Loving like a machine (my German fling)

cod_gabriel on Flickr.com

Photo by: cod_gabriel on Flickr.com

I have told few people my first experience with the bitch called love was a German Mädschen. We were fourteen and held hands for a week before we kissed (no tongues). Months of intense writing followed, long letters. This was before the internet. Then it stopped and no heart was broken.

Years later I tried to make up for experience missed with one of her countrywomen. Now we were twenty-something and the bitch called love had grown. Holding hands had evolved and hearts could be broken. Also, there was internet, although we never became online lovers. This was before Facebook.

Nevertheless, technology had become part of our lives and part of love and this sweet sweet German girl took technology serious.

She was like a machine.

Never have I experienced something as human as a relationship as mechanical as with a German girl. We lived together three months, in Berlin, in her apartment where even the random things had a fixed location. Three days in the week she cooked, three times I microwaved food and once we went out for dinner. Sunday morning, eleven o’clock sharp, we cleaned the apartment. Everything had structure.

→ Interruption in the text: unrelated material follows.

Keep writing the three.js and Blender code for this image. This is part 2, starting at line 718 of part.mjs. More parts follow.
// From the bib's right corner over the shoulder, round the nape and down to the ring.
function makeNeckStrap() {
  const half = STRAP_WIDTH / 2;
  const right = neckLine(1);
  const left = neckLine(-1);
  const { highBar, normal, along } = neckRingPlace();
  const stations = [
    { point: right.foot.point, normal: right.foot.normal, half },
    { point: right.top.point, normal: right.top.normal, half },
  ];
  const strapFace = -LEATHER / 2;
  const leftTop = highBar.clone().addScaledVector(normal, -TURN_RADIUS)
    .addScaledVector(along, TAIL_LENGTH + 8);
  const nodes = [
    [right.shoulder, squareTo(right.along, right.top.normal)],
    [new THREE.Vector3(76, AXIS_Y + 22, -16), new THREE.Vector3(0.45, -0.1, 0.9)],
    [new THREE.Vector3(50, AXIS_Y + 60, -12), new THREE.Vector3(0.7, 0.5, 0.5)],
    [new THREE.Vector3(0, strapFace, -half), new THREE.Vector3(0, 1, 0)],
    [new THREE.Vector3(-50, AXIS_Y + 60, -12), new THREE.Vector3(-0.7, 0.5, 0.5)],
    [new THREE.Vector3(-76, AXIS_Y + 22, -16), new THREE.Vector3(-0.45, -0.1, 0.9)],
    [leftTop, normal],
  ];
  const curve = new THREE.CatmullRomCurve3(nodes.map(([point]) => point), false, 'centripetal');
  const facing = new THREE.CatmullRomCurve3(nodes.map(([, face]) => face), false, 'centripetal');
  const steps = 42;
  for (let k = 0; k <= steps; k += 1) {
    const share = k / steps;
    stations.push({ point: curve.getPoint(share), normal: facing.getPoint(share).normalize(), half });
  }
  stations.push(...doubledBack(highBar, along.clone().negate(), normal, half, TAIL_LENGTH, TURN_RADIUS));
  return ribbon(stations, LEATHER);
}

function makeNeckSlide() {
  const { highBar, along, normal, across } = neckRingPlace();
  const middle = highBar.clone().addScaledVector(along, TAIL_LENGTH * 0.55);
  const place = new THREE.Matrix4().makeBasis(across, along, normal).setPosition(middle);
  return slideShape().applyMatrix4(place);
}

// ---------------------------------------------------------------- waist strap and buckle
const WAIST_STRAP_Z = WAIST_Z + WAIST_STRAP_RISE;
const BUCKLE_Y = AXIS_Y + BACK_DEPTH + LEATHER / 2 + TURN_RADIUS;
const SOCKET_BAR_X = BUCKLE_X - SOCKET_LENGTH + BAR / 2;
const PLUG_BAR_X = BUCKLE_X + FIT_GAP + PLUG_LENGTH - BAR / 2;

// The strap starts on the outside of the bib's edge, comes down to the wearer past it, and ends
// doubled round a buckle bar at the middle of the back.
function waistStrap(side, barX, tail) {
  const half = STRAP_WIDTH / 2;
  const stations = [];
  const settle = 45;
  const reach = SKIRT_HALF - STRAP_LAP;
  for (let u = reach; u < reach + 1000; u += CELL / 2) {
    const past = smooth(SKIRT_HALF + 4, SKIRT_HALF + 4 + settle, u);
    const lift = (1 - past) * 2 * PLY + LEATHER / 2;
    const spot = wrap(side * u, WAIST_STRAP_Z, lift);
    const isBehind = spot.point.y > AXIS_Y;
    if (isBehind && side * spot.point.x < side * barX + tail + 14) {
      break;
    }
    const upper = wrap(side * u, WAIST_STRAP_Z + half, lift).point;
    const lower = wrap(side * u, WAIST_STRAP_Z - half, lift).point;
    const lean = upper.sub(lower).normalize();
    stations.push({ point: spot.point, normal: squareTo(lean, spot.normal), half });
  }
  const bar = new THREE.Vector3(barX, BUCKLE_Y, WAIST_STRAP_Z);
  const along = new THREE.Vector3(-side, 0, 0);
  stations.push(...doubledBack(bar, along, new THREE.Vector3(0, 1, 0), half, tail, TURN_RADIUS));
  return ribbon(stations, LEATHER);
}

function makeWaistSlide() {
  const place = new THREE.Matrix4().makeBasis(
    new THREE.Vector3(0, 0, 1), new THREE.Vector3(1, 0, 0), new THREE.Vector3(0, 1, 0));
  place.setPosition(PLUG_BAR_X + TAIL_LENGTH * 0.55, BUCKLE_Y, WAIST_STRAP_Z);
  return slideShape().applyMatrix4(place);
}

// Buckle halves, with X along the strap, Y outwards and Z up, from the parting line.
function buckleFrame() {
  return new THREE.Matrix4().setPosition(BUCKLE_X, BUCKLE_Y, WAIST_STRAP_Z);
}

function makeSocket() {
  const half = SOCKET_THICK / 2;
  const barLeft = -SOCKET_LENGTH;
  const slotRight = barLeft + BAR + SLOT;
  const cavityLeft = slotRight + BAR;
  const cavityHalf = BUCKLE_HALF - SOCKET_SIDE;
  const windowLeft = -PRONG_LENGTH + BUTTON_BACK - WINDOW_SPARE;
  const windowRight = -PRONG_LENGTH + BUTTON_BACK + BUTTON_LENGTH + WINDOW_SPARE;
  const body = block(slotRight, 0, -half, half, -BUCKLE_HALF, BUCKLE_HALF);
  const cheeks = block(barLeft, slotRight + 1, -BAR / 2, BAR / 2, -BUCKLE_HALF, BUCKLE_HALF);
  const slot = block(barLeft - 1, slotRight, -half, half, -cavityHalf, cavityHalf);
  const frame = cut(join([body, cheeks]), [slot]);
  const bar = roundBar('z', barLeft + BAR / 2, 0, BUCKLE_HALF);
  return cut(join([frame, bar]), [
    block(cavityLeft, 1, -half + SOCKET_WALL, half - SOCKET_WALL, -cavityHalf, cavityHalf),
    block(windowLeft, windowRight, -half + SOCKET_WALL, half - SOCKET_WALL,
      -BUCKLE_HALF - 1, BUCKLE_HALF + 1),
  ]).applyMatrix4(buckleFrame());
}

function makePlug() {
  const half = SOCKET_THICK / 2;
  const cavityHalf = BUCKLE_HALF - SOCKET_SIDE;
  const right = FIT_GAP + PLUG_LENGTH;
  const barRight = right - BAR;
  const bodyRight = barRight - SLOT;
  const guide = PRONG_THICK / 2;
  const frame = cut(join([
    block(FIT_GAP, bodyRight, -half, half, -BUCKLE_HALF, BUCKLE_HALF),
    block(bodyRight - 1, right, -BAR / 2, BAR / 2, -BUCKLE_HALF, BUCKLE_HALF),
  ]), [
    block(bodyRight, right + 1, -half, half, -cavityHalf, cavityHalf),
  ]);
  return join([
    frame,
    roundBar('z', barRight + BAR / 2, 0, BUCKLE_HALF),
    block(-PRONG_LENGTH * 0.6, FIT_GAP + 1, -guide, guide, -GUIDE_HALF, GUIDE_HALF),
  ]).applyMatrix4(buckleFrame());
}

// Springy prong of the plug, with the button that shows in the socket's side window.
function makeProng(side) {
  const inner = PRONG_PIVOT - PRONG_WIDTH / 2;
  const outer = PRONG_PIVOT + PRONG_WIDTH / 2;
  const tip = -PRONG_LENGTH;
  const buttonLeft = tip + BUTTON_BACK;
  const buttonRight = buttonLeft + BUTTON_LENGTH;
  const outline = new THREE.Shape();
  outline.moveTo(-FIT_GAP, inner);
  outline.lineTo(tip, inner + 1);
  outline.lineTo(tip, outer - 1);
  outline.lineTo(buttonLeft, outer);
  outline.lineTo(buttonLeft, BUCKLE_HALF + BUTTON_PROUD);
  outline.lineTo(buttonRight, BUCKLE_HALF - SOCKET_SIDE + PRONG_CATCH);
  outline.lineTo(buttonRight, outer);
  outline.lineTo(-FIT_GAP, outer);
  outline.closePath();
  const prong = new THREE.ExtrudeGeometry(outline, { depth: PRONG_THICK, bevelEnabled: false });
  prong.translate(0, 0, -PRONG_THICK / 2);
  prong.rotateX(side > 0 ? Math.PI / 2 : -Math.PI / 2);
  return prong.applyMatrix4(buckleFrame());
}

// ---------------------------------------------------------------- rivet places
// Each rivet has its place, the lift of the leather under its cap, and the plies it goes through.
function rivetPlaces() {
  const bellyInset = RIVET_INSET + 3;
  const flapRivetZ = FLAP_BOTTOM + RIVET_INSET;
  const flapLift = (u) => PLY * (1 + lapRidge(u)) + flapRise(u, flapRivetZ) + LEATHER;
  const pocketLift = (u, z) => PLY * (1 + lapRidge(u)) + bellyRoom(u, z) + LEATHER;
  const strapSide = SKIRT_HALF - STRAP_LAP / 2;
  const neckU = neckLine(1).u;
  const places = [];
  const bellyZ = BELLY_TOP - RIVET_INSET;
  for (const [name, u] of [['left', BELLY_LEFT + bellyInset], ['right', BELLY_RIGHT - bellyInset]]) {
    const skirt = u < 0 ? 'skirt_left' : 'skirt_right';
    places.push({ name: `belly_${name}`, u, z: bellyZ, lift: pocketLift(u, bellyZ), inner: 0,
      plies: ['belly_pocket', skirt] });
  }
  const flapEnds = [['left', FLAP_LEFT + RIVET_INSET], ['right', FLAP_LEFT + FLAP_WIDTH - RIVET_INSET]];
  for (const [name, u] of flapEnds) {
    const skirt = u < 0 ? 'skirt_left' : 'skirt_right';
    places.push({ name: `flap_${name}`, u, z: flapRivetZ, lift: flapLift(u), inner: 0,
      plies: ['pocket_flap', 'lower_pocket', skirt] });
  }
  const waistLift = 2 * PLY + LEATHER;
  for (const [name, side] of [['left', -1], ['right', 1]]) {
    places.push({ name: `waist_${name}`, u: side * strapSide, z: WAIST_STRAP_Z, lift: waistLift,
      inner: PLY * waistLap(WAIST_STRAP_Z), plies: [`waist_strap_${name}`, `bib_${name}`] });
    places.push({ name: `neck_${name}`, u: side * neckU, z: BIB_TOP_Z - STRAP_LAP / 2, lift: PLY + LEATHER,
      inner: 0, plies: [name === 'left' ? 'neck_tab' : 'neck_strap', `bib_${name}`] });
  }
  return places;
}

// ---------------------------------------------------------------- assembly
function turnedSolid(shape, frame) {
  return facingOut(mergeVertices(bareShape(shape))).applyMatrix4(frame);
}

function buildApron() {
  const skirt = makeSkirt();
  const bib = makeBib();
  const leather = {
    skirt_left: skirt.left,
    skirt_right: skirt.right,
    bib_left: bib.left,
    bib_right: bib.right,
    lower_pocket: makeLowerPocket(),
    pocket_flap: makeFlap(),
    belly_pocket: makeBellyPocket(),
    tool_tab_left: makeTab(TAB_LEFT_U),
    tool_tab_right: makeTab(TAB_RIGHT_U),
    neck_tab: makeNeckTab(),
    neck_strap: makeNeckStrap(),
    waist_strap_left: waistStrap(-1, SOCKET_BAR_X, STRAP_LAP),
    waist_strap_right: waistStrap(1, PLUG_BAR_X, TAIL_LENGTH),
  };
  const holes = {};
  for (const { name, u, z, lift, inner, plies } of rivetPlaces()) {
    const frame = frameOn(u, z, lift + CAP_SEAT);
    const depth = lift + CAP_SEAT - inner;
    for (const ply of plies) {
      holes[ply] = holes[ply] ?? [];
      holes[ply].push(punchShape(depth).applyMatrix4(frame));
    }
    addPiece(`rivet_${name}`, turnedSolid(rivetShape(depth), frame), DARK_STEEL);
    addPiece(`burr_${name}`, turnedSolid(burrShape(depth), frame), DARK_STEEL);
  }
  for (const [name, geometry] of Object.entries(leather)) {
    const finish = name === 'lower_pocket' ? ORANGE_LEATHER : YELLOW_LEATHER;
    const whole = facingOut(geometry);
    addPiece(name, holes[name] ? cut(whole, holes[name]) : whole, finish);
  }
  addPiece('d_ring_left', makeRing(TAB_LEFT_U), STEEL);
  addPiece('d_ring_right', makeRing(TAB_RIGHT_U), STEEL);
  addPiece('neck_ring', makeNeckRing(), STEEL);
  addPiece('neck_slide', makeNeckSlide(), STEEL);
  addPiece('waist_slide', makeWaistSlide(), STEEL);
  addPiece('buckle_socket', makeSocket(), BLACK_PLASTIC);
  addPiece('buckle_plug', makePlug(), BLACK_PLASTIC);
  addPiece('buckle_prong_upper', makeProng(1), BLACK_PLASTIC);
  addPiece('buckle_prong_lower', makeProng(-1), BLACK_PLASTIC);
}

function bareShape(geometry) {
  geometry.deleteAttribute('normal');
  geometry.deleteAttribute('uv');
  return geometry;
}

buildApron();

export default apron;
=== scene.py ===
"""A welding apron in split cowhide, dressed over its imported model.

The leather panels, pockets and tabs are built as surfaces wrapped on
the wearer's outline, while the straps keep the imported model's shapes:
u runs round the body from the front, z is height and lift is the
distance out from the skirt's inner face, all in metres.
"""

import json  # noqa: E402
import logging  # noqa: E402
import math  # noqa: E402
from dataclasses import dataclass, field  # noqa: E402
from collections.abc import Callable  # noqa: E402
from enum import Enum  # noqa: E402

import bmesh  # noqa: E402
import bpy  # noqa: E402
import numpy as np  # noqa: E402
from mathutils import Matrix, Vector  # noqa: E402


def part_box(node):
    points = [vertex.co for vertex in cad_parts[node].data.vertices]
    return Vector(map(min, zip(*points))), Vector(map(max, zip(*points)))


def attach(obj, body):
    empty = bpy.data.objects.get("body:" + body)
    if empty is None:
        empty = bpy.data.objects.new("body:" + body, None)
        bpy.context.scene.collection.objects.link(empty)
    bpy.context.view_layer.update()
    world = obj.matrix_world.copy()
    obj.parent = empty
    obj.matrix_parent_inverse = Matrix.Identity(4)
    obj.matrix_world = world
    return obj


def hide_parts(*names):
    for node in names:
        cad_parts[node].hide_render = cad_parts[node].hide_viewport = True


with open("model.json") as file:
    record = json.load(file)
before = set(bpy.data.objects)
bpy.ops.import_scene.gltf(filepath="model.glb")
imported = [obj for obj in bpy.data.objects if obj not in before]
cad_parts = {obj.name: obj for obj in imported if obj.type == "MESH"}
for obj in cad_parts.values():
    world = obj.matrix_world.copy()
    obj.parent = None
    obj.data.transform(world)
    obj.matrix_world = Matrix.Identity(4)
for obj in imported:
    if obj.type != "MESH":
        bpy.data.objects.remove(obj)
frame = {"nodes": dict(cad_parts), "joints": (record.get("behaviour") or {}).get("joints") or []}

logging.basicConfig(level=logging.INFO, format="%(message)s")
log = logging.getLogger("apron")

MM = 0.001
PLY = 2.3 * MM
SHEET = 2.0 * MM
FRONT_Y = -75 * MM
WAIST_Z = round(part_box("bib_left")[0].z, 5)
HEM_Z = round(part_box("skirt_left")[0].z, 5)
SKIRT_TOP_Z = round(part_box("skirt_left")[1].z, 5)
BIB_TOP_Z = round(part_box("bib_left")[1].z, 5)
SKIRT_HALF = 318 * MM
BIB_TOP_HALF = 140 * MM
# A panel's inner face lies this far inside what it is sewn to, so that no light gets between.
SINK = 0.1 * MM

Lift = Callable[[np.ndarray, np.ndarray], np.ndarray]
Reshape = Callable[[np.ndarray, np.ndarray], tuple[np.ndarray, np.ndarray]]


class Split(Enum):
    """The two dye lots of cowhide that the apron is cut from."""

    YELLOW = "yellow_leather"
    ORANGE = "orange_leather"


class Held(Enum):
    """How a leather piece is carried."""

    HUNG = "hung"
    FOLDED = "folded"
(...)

Even us, we had structure. We made love on Tuesday, Friday and Sunday. Every Tuesday after thirty minutes she would say, “Okay, I think it is enough for tonight. Tomorrow work awaits.” And like a man she fell asleep.

The world and everything in it had changed since my first experience; love was not the same. What was die Liebe became automatic and what had raised my pulse only raised surprise. Is this German love? Machine like? Mechanical? Planned and structured and exactly how it should be?

My sweet sweet German love, how it disappointed me but became me as – by the book – I broke off our rather perfect fling at the three months barrier.

We chatted a while on messenger, after that, and had there been Facebook we would have said that we “still got along great” which we did but not anymore. Her machine moved on and so did my heart.

Maybe one day I’ll take a third shot at loving a German bird.